Prominent among them is when mankind is deprived of its ability to taste. Preceding this loss is an abrupt insatiable hunger; everyone gets so famished, they feast on literally anything they can put in their mouths, regardless of whether or not it’s edible or safe to eat.

 

Among the gluttons are restaurant workers guzzling hot sauce, cooking oil, and mustard; fishery workers consuming their raw catches; people shoveling heaping mouthfuls of beans into their mouths; a laboratory worker with the eyes of a hungry wolf about to eat a live rabbit; a woman ingesting lipstick; and a butcher shop worker wolfing down raw venison.

 

Editor Jake Roberts rapidly assembles this montage in a shocking, harrowing, and disgusting fashion. He emphasizes the temporary transformation from human to irrational savage beast.
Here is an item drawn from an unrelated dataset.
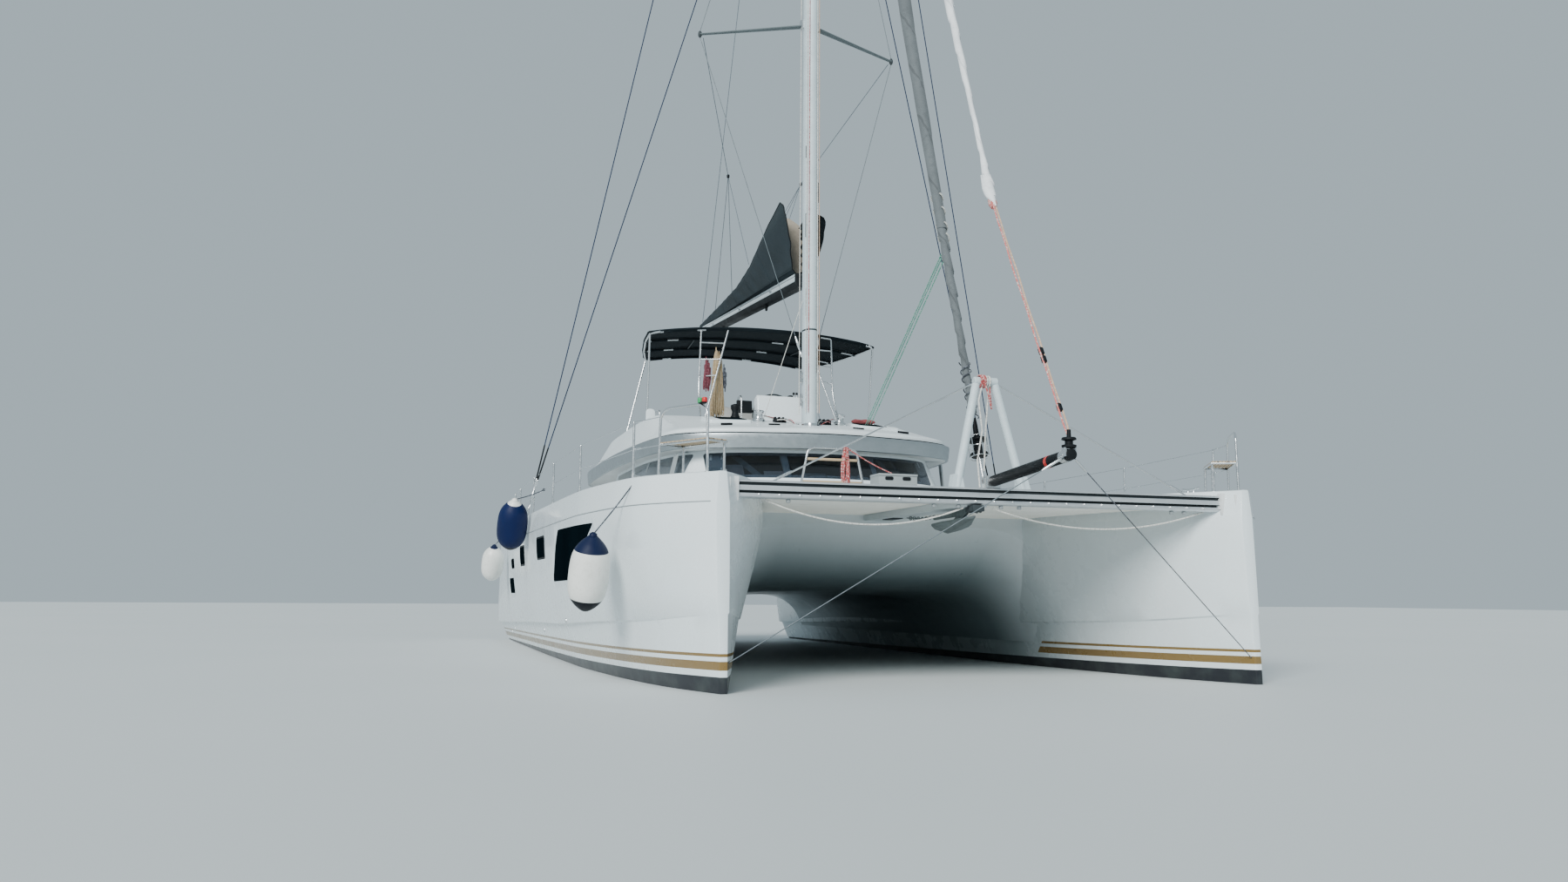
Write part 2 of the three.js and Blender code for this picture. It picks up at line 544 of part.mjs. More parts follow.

Roberts then succeeds this sequence of shots with a slower-paced set of these people returning to a new normal…a world without taste.

 

Perfect Sense is Ewan McGregor’s second great love story in as many years, the other being 2011's Beginners. It’s genuinely touching and romantic. It’s a love that has the same heart-melting qualities as the one McGregor and Melanie Laurent’s characters enjoyed in Beginners. That it successfully withstands the onslaughts it faces is a testament to its robustness.

 

The ending, in which everyone is about to lose their sense of sight, is one of the best and most perfect that I’ve seen in recent years. I won’t reveal it except to say that it has stayed with me to this day. It could not have been any better constructed, built up, and acted. It shows that even when the world ends, it doesn’t have to end on a bad, gloomy note. It’s a powerful emotional contrast to such a cataclysmic event.

 

A-

 

Perfect Sense is currently playing at the Reading Gaslamp.

 


An IFC Films release. Director: Andrew Mackenzie. Screenplay: Kim Fupz Aakeson. Original Music: Max Richter. Cinematography: Giles Nuttgens. Cast: Ewan McGregor and Eva Green. 92 minutes. Unrated.